What is the number of lines in these entries that include "axes"? Write that number and no other text.
** start of Stored data **
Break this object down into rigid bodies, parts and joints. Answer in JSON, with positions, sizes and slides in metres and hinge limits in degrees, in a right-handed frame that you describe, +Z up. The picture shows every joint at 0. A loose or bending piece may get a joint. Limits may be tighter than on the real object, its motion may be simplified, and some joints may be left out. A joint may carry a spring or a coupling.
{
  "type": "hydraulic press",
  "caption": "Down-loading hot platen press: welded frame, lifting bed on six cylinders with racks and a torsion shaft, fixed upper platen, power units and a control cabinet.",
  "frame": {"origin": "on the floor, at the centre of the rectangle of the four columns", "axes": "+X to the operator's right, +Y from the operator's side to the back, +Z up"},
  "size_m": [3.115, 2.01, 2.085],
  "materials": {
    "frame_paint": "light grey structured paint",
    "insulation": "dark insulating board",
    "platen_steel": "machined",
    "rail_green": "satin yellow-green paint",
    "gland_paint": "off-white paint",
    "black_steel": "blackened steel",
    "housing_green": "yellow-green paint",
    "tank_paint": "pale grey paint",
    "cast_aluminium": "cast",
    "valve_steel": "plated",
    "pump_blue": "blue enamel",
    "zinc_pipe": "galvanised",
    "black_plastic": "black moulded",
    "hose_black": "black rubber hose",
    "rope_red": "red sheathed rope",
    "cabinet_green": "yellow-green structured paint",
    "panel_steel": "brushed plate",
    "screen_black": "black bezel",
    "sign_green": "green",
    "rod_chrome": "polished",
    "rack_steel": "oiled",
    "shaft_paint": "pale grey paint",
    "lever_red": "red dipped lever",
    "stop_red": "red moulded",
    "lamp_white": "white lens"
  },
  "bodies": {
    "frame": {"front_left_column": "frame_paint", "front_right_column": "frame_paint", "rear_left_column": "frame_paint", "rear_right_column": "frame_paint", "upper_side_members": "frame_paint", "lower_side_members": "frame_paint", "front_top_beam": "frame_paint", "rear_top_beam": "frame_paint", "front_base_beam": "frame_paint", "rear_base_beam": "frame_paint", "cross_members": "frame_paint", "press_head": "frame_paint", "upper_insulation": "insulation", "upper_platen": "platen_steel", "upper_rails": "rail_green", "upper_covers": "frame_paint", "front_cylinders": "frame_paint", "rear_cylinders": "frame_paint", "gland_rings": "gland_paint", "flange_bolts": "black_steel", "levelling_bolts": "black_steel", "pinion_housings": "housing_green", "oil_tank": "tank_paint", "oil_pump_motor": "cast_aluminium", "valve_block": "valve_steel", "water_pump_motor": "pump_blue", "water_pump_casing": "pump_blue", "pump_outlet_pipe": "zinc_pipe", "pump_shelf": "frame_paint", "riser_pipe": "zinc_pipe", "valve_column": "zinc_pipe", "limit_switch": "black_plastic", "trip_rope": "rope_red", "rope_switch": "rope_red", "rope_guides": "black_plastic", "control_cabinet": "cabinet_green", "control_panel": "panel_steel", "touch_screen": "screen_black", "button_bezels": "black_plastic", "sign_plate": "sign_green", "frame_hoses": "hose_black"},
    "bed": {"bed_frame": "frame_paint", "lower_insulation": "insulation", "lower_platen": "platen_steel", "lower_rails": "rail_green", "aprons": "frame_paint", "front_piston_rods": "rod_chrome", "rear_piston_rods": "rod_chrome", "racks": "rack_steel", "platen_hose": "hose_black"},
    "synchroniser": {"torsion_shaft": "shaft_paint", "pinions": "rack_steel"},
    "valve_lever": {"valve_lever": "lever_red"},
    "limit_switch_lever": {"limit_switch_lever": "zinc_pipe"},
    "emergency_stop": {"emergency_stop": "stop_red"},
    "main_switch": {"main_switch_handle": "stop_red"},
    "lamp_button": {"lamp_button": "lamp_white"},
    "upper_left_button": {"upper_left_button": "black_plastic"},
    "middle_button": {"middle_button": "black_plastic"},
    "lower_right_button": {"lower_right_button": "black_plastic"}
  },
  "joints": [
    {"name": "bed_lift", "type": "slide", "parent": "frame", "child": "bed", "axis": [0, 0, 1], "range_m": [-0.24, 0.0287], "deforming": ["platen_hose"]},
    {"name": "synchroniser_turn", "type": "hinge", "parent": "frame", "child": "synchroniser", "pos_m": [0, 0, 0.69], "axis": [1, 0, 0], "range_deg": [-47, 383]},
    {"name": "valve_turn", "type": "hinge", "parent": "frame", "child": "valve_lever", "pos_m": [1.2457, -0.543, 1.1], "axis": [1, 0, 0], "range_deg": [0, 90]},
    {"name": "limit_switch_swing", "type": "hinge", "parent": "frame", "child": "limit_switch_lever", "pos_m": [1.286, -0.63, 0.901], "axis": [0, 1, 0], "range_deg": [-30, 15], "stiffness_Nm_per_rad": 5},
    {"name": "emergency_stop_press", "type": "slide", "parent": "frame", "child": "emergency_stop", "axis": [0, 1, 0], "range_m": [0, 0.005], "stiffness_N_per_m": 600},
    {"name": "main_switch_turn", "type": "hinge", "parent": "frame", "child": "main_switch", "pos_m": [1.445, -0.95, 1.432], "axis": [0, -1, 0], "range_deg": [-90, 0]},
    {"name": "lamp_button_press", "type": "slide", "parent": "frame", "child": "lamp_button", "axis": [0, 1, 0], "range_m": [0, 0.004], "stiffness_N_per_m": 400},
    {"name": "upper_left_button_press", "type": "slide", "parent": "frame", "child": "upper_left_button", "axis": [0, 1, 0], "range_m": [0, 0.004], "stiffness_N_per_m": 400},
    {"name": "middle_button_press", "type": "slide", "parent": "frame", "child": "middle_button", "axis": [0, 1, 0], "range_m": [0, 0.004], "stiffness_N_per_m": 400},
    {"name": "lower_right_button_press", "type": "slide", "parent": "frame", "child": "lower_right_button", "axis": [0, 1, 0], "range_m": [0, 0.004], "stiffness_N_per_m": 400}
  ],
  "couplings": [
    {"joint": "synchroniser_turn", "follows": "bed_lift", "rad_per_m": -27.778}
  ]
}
** end of Stored data **
** start of Stored data **
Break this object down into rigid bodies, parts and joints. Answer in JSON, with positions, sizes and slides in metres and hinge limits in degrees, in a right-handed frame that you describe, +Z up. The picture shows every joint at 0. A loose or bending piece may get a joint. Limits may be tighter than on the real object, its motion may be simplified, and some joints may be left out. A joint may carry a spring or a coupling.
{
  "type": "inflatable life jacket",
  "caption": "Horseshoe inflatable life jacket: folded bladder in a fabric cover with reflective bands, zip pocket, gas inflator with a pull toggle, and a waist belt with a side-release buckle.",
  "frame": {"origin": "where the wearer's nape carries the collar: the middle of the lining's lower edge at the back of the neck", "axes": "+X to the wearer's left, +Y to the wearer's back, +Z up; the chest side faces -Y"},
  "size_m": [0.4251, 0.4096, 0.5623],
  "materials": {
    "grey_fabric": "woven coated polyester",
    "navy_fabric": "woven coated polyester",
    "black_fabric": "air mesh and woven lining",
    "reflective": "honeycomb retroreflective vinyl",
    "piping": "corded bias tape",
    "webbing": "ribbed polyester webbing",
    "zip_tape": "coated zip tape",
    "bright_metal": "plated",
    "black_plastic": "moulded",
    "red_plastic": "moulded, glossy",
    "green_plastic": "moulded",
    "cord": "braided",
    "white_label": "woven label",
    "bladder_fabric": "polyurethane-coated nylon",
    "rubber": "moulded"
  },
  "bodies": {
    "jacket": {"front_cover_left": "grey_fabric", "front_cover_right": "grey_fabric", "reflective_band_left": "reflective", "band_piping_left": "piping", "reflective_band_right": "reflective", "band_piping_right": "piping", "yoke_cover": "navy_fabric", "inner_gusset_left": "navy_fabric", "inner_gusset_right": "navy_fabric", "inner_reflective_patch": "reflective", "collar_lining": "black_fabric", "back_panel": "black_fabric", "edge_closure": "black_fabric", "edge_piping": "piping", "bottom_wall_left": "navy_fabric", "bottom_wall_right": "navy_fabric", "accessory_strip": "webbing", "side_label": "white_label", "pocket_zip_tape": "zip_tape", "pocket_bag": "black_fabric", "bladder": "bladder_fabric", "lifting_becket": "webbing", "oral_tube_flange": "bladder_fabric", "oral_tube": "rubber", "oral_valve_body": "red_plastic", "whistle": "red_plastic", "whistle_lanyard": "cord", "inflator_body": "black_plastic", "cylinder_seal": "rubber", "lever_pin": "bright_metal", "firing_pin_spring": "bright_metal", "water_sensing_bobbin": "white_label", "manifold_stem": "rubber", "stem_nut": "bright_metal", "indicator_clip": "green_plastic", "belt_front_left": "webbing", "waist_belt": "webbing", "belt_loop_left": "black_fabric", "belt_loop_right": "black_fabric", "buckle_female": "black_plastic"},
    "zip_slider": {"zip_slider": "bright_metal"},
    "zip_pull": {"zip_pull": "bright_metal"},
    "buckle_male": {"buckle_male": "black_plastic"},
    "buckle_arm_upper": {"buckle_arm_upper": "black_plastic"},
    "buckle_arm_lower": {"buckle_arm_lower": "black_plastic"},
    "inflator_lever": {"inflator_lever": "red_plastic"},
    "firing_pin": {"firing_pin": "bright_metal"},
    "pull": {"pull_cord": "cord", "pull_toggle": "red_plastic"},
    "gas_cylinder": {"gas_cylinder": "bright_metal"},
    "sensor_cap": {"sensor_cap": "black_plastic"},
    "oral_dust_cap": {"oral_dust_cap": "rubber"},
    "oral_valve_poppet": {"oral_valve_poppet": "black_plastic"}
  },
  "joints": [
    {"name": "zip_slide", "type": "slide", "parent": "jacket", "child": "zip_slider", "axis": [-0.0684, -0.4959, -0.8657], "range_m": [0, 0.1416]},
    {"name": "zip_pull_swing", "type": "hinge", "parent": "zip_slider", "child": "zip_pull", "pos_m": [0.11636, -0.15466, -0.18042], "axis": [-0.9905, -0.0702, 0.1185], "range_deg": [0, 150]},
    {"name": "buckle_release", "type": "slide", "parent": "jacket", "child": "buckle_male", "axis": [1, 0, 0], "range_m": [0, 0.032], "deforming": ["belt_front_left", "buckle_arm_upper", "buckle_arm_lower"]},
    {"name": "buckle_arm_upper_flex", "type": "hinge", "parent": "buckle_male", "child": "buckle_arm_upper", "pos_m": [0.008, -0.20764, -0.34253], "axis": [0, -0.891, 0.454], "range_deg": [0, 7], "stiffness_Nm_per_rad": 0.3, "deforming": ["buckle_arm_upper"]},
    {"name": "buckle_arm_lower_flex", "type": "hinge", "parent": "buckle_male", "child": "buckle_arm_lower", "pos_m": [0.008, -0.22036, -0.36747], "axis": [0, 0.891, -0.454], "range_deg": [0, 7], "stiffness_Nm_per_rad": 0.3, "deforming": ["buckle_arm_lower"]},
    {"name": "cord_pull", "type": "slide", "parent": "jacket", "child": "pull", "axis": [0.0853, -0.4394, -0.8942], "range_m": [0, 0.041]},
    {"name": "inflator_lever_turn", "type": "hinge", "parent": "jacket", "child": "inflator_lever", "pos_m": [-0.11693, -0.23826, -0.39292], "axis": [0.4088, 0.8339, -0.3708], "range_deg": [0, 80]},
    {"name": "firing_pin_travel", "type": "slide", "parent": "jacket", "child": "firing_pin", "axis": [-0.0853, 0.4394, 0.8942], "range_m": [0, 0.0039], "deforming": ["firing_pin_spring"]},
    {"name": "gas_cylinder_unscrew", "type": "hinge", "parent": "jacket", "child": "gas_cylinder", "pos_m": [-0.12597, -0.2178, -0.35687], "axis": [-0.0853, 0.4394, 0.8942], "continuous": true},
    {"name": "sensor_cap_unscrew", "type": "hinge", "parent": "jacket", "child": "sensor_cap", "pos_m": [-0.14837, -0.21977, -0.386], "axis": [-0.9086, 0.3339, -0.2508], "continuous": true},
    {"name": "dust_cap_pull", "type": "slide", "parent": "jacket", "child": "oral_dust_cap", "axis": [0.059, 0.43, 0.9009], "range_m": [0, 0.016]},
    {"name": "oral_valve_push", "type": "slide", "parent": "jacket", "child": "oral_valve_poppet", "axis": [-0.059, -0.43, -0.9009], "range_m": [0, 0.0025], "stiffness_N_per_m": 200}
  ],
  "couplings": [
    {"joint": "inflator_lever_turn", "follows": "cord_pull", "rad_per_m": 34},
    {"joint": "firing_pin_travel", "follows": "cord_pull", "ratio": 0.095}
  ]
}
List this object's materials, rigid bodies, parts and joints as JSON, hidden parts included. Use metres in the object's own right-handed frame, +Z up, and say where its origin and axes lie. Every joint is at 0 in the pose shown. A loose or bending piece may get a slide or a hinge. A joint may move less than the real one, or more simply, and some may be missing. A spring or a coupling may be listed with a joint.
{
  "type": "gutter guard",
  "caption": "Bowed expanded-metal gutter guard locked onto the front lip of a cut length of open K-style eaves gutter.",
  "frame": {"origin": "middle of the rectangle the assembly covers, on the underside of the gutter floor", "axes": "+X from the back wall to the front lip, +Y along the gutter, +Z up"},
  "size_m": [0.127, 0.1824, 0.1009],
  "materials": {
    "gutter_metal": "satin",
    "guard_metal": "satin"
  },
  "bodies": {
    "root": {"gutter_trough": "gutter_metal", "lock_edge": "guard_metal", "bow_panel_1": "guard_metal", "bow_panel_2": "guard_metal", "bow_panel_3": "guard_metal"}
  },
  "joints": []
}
** end of Stored data **
Output of the task = 4